• What you are asked to do
Within the records below, find each line that holds the string "this", then copy it.

• Entries provided
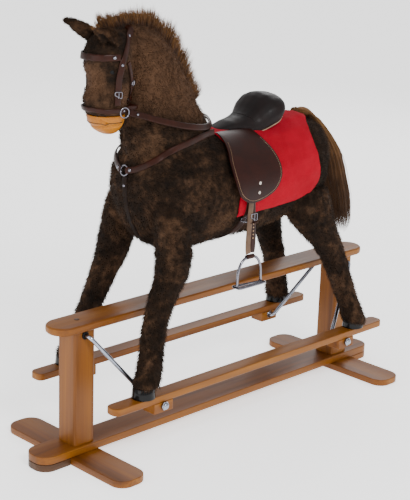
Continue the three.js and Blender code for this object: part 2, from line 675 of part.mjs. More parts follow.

* * *

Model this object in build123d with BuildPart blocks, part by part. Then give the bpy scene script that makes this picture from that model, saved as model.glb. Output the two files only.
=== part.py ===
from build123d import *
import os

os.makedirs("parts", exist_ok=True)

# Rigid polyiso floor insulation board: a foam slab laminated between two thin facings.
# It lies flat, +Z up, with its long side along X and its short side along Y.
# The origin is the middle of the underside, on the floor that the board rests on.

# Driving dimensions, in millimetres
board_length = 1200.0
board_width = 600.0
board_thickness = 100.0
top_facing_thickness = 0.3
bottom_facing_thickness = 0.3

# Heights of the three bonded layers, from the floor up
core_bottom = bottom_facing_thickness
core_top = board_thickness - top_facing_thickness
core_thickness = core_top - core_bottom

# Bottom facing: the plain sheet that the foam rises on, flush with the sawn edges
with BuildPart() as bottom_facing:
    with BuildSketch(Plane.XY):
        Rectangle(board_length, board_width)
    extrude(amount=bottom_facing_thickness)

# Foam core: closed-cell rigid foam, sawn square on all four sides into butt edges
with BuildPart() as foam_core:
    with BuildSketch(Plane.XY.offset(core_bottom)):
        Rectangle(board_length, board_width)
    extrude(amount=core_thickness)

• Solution
Continue the three.js and Blender code for this object: part 2, from line 675 of part.mjs. More parts follow.
Model this object in build123d with BuildPart blocks, part by part. Then give the bpy scene script that makes this picture from that model, saved as model.glb. Output the two files only.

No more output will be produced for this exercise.